### [Material provided]
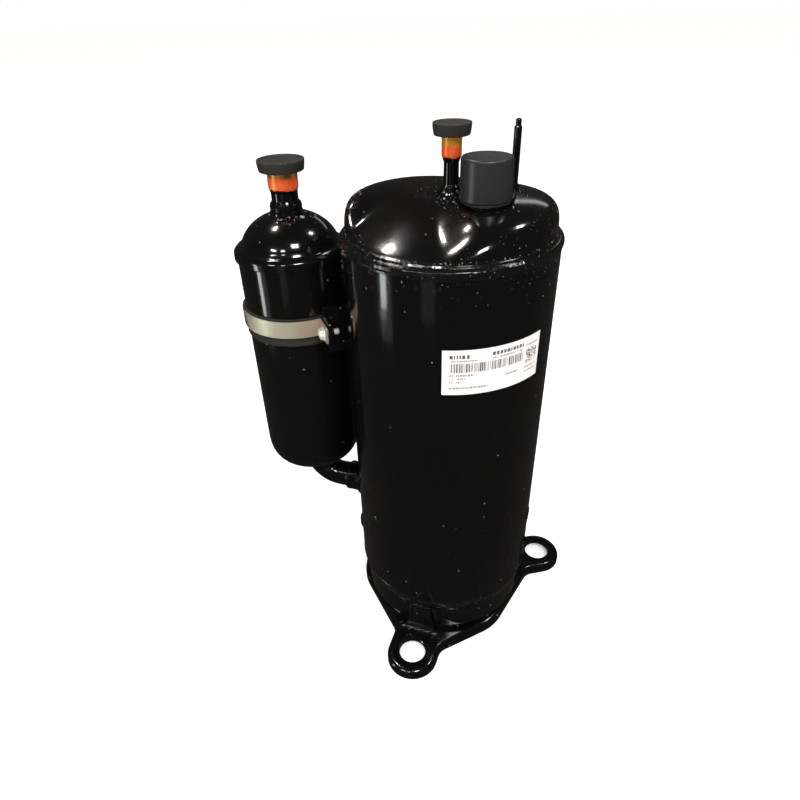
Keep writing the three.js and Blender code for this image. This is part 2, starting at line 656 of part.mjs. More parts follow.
function subBearing() {
  const high = CYLINDER_LOW - GAP;
  const flange = turned([
    [SHAFT_BORE, 60], [14, 60], [14, high - 8], [50, high - 8], [50, high], [SHAFT_BORE, high], [SHAFT_BORE, 60],
  ], 32);
  return cut(flange, ...pumpBoltHoles(3.2));
}
add('sub_bearing', subBearing(), CAST_IRON);

BOLT_ANGLES.forEach((angle, i) => {
  const headTop = CYLINDER_LOW - 2 * GAP - 8;
  const bolt = add(`pump_bolt_${i + 1}`, join(rod(5, headTop - 5, headTop, 6), rod(2.8, headTop - 1, 119, 12)),
    GROUND_STEEL);
  bolt.position.set(BOLT_CIRCLE * Math.cos(deg(angle)), BOLT_CIRCLE * Math.sin(deg(angle)), 0);
});

const pistonLow = CYLINDER_LOW + 0.15;
const pistonHigh = CYLINDER_HIGH - 0.15;
const eccentric = new THREE.Group();
eccentric.position.copy(ECCENTRIC_DIRECTION).multiplyScalar(ECCENTRICITY);
compressor.add(eccentric);
add('roller', ring(ROLLER_RADIUS, ROLLER_BORE, pistonLow, pistonHigh), GROUND_STEEL, eccentric);

const vane = box([BORE + 0.05, -2, pistonLow], [45.2, 2, pistonHigh]);
const springSeat = rodX(4.2, 43, 50, 16).translate(0, 0, SUCTION_HEIGHT);
add('vane', cut(vane, springSeat).rotateZ(vaneHeading), GROUND_STEEL);

class Helix extends THREE.Curve {
  constructor(radius, length, turns) {
    super();
    this.radius = radius;
    this.length = length;
    this.turns = turns;
  }

  getPoint(t, target = new THREE.Vector3()) {
    const angle = 2 * Math.PI * this.turns * t;
    return target.set(this.length * t, this.radius * Math.cos(angle), this.radius * Math.sin(angle));
  }
}
const springCoil = swept(new Helix(3, 18, 5), 0.6, 0, 50, 2).translate(43.9, 0, SUCTION_HEIGHT);
add('vane_spring', springCoil.rotateZ(vaneHeading), GROUND_STEEL);

// ---- Discharge valve and muffler ----
const valveSeat = CYLINDER_HIGH + GAP + 10;
function reedOutline() {
  const shape = new THREE.Shape();
  shape.absarc(RIVET.x, RIVET.y, 3.2, -Math.PI / 2, Math.PI / 2, false);
  shape.absarc(PORT.x, PORT.y, 4.2, Math.PI / 2, 1.5 * Math.PI, false);
  const hole = new THREE.Path();
  hole.absarc(RIVET.x, RIVET.y, 1.9, 0, 2 * Math.PI, false);
  shape.holes.push(hole);
  return shape;
}
add('discharge_reed', extruded(reedOutline(), valveSeat + GAP, valveSeat + GAP + 0.5), GROUND_STEEL);

function valveStop() {
  const low = valveSeat + 1.2;
  const profile = new THREE.Shape([
    new THREE.Vector2(RIVET.x + 3.5, low),
    new THREE.Vector2(RIVET.x + 3.5, low + 2),
    new THREE.Vector2(RIVET.x - 4, low + 2),
    new THREE.Vector2(PORT.x - 4, low + 5),
    new THREE.Vector2(PORT.x - 4, low + 3),
    new THREE.Vector2(RIVET.x - 4, low),
  ].reverse());
  const arm = extruded(profile, 0, 7).rotateX(Math.PI / 2).translate(0, PORT.y + 3.5, 0);
  return cut(arm, rod(1.9, 100, 130, 12).translate(RIVET.x, RIVET.y, 0));
}
add('valve_stop', valveStop(), GROUND_STEEL);
const rivetHead = valveSeat + 1.2 + 2 + GAP;
add('valve_rivet', join(rod(1.5, 113.5, rivetHead + 1, 12), rod(3, rivetHead, rivetHead + 1.6, 12)), GROUND_STEEL)
  .position.set(RIVET.x, RIVET.y, 0);

add('discharge_muffler', turned([
  [35.6, valveSeat + GAP], [36.8, valveSeat + GAP], [36.8, 134], [33, 137], [14.6, 137], [14.6, 135.8],
  [32.5, 135.8], [35.6, 133.4], [35.6, valveSeat + GAP],
], 28), LAMINATION);

// ---- Crankshaft and rotor ----
function crankshaft() {
  const cam = rod(ROLLER_BORE - GAP - 0.1, 85, 107).translate(eccentric.position.x, eccentric.position.y, 0);
  const shaft = join(rod(SHAFT_RADIUS, 56, 262), cam);
  return cut(shaft, rod(3, 50, 150, 12));
}
add('crankshaft', crankshaft(), GROUND_STEEL);

function oilPaddle() {
  const blade = new THREE.BoxGeometry(4.6, 0.8, 40, 1, 1, 8);
  const points = blade.attributes.position;
  const point = new THREE.Vector3();
  for (let i = 0; i < points.count; i += 1) {
    point.fromBufferAttribute(points, i);
    point.applyAxisAngle(new THREE.Vector3(0, 0, 1), (point.z / 40) * Math.PI);
    points.setXYZ(i, point.x, point.y, point.z);
  }
  return blade.translate(0, 0, 78);
}
add('oil_paddle', oilPaddle(), GROUND_STEEL);

add('rotor_core', ring(ROTOR_RADIUS, SHAFT_BORE, STATOR_LOW, STATOR_HIGH), LAMINATION);

// Half of a ring, on the +X side of the group's axis.
function halfRing(outer, inner, low, high) {
  return wallStrip(inner, outer, -Math.PI / 2, Math.PI / 2, low, high, 7);
}
const eccentricHeading = Math.atan2(ECCENTRIC_DIRECTION.y, ECCENTRIC_DIRECTION.x);
const rotorEnds = [
  ['upper', STATOR_HIGH + GAP, STATOR_HIGH + 5, STATOR_HIGH + 5 + GAP, STATOR_HIGH + 16, eccentricHeading],
  ['lower', STATOR_LOW - 5, STATOR_LOW - GAP, STATOR_LOW - 15, STATOR_LOW - 5 - GAP, eccentricHeading + Math.PI],
];
for (const [end, ringLow, ringHigh, weightLow, weightHigh, heading] of rotorEnds) {
  add(`rotor_ring_${end}`, ring(37.4, 24, ringLow, ringHigh, 36), ALUMINIUM);
  add(`balance_weight_${end}`, halfRing(35.5, 24, weightLow, weightHigh).rotateZ(heading), BRASS);
}

// ---- Stator ----
function statorCore() {
  const shape = circlePath(69.5, THREE.Shape);
  const bore = new THREE.Path();
  for (let slot = 0; slot < SLOTS; slot += 1) {
    const heading = (2 * Math.PI * slot) / SLOTS;
    const corners = [
      [STATOR_BORE, -1.2], [42, -1.2], [43.5, -3.2], [57, -4.6], [57, 4.6], [43.5, 3.2], [42, 1.2], [STATOR_BORE, 1.2],
    ];
    for (const [along, across] of corners) {
      const x = along * Math.cos(heading) - across * Math.sin(heading);
      const y = along * Math.sin(heading) + across * Math.cos(heading);
      if (bore.currentPoint.lengthSq() === 0) bore.moveTo(x, y);
      else bore.lineTo(x, y);
    }
  }
  bore.closePath();
  shape.holes.push(bore);
  return extruded(shape, STATOR_LOW, STATOR_HIGH, 18);
}
add('stator_core', statorCore(), LAMINATION);

function endWinding(low, high) {
  return turned([
    [44, low], [59, low], [62, low + 4], [62, high - 4], [59, high], [44, high], [44, low],
  ], 32);
}
add('winding_upper', endWinding(STATOR_HIGH + GAP, STATOR_HIGH + 20), WINDING);
add('winding_lower', endWinding(STATOR_LOW - 20, STATOR_LOW - GAP), WINDING);

pinPlaces.forEach(([x, y], i) => {
  const heading = deg(-90 + 40 * i);
  const lead = new THREE.CatmullRomCurve3([
    new THREE.Vector3(COVER_X + x, COVER_Y + y, CLUSTER_LOW - GAP),
    new THREE.Vector3(COVER_X + x, COVER_Y + y, CLUSTER_LOW - 12),
    new THREE.Vector3(52 * Math.cos(heading), 52 * Math.sin(heading), STATOR_HIGH + 40),
    new THREE.Vector3(52 * Math.cos(heading), 52 * Math.sin(heading), STATOR_HIGH + 20 + 2 * GAP),
  ]);
  add(`motor_lead_${i + 1}`, swept(lead, 1.3, 0, 12, 3), SLEEVE);
});

export default compressor;
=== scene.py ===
"""The looks of a rotary refrigeration compressor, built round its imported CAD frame.

Shapes are worked out in millimetres and turned into metres when a mesh is made.
Every piece's mesh is in the frame's own coordinates, so object coordinates in a material are places on
the part.
"""

import math
import random

import bmesh
import bpy
from mathutils import Matrix, Vector, noise


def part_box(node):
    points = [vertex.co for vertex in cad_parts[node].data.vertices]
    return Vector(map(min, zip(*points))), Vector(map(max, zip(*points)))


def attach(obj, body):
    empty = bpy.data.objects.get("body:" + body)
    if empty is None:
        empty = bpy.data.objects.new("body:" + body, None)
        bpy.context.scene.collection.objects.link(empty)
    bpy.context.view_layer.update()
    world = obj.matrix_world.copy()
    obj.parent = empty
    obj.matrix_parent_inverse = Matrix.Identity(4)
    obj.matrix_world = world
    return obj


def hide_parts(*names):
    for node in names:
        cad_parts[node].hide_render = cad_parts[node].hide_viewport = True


MM = 0.001
TAU = 2 * math.pi
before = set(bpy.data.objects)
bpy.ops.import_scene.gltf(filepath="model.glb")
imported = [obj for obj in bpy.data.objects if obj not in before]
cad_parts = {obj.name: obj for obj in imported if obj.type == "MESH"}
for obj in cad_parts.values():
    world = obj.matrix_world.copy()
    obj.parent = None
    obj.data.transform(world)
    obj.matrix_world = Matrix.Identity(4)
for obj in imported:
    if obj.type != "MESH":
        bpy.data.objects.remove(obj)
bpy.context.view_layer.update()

# ---- Camera ----
CAMERA_PLACE = Vector((98.6, -381.2, 455.7))
CAMERA_HEADING = math.radians(19.82)     # turned from +Y towards -X
CAMERA_DIP = math.radians(33.51)
CAMERA_ROLL = math.radians(-1.71)
CAMERA_LENS = 26.87


def aim(place, heading, dip, roll):
    """The camera's matrix: its heading turns from +Y towards -X, and its dip is below the horizon."""
    turn = Matrix.Rotation(heading, 4, "Z")
    tilt = Matrix.Rotation(math.pi / 2 - dip, 4, "X")
    return Matrix.Translation(place * MM) @ turn @ tilt @ Matrix.Rotation(roll, 4, "Z")


def make_camera():
    data = bpy.data.cameras.new("camera")
    data.lens = CAMERA_LENS
    data.clip_start = 0.01
    data.clip_end = 20
    camera = bpy.data.objects.new("camera", data)
    camera.matrix_world = aim(CAMERA_PLACE, CAMERA_HEADING, CAMERA_DIP, CAMERA_ROLL)
    bpy.context.scene.collection.objects.link(camera)
    bpy.context.scene.camera = camera


make_camera()


# ---- Places taken from the frame ----
def extent(node):
    low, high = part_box(node)
    return low / MM, high / MM


def middle(node):
    low, high = extent(node)
    return (low + high) / 2


BASE_LOW = extent("base_plate")[0].z
PLATE_TOP = 3.0
SHELL_LOW = extent("shell_tube")[0].z
SHELL_HIGH = extent("shell_tube")[1].z
BEAD_PROUD = 1.0
SHELL_RADIUS = extent("shell_tube")[1].x - BEAD_PROUD
CAP_RADIUS = extent("top_cap")[1].x
CAP_TOP = extent("top_cap")[1].z
CAN_AXIS = middle("accumulator_can")
CAN_RADIUS = 39.8
COVER_AXIS = middle("terminal_cover")
PROCESS_AXIS = middle("process_tube")
SUCTION_HEIGHT = middle("suction_collar").z
BAND_LOW = extent("clamp_band")[0].z
BAND_HIGH = extent("clamp_band")[1].z

# Segments round a large turned piece, a middling one, a small one and a run of weld, and steps round the shell
# for its own welds.
ROUND = 160
MIDDLE_ROUND = 96
SMALL_ROUND = 64
BEAD_ROUND = 10
WELD_STEPS = 900
ARC_STEP = 0.45


# ---- Mesh building ----
def polar(radius, angle, height):
    return Vector((radius * math.cos(angle), radius * math.sin(angle), height))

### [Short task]
Without changing anything, quote the lines from the top of the data to the line that contains "add('sub_bearing', subBearing(), CAST_IRON);", including that line.

### [Exercise answer]
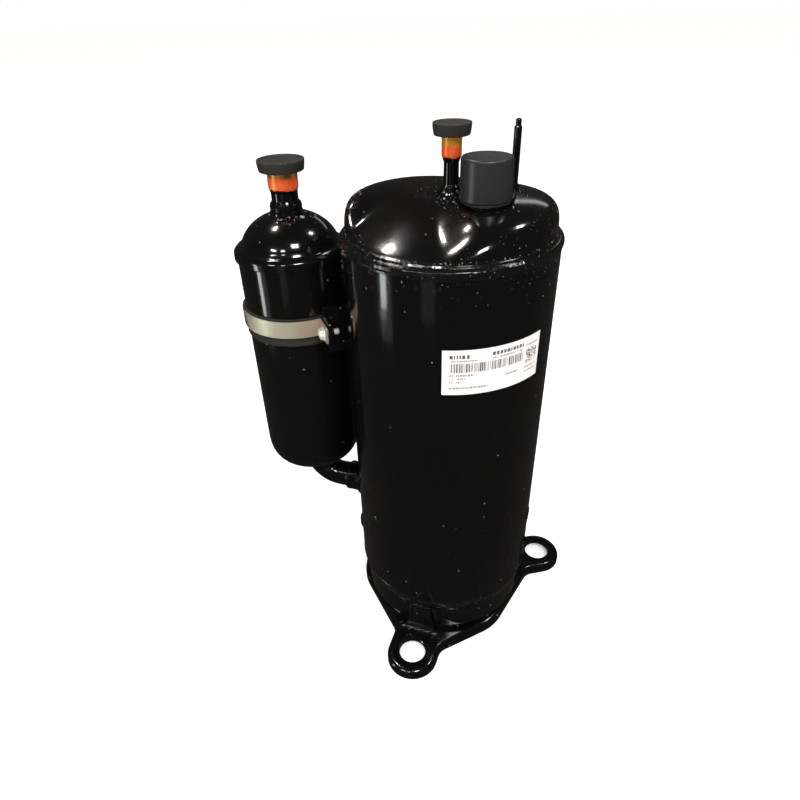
Keep writing the three.js and Blender code for this image. This is part 2, starting at line 656 of part.mjs. More parts follow.
function subBearing() {
  const high = CYLINDER_LOW - GAP;
  const flange = turned([
    [SHAFT_BORE, 60], [14, 60], [14, high - 8], [50, high - 8], [50, high], [SHAFT_BORE, high], [SHAFT_BORE, 60],
  ], 32);
  return cut(flange, ...pumpBoltHoles(3.2));
}
add('sub_bearing', subBearing(), CAST_IRON);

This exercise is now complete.